Stop the Glorification of Busy

Generally speaking, we tend to hold on to the idea that: Busy is good. Busy is expected. Busy is noble.


Underneath that idea is a belief that probably goes something like: Busy means I'm worthwhile. Busy means I'm part of something. Busy means I'm a good person.


Here's how we go from filling our calendars to building a belief system about our character...
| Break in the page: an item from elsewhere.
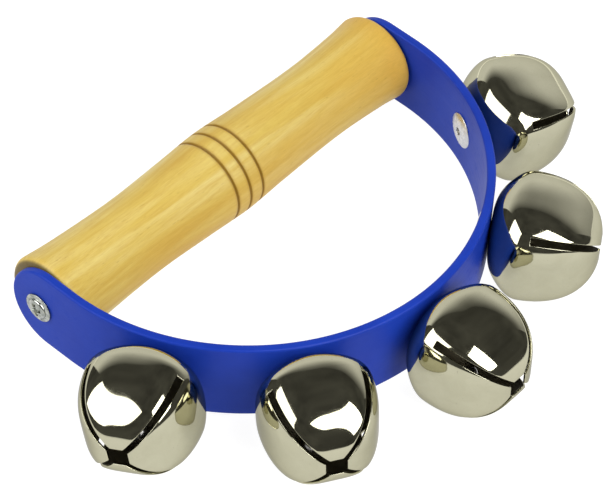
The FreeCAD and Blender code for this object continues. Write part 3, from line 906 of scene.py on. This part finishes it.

It starts with the boss asking if there's any way you can take on the new project, even though you're already slammed. You're the best person for the job. You have the right finesse with the customer. You were so great last time. You're such a *worthwhile worker*, all of the major projects are entrusted to your capable hands. starts with a request to volunteer. It's for the homeless (or the animals or the illiterate or any number of amazing causes, because they're all amazing). It'll only take an hour every Saturday morning and you'll only have to do this part. There will be coffee. There will be coffee! You've wanted to be a *part of something* that's creating good in the world. starts with an invite to a party. The whole block is going to be there. The kids will love it. You can check in on how the woman across the street is holding up since her husband got that terrible diagnosis. You can touch base with the elderly couple a few houses down and see if they need any help with the yard work. You can bring the salad that everyone asks for and this time you'll remember to write down the recipe and hand it out, too. A *good person* would do all of those things.


So rarely do we stop...look inside...feel for what our gut is telling us about the project, the volunteer work, the party. You're working 60 hours a week already, but it is a really exciting new project. Your Saturday mornings are your cherished time for that favorite yoga class, but you have been feeling like you should give back. The party is on the only free night all week, but you can reach out to so many people in one evening, why not? When your intuition is screaming: I want to make some more time for my family. I can find a different time to give back. I trust that everything will happen exactly as it should.


Get honest with yourself about why you're saying yes, signing up, RSVPing. If you want to do the work, volunteer your time, and party with the neighbors, then by all means. Do it.


But put your ear down close to your intuition and listen closely. A *no* to an offer, request, or invite can be a *yes* to you. You always know what answer feels best. And if you're looking to feel worthwhile, like you are a part of something, or just plain good, know that filling up the calendar isn't the only avenue.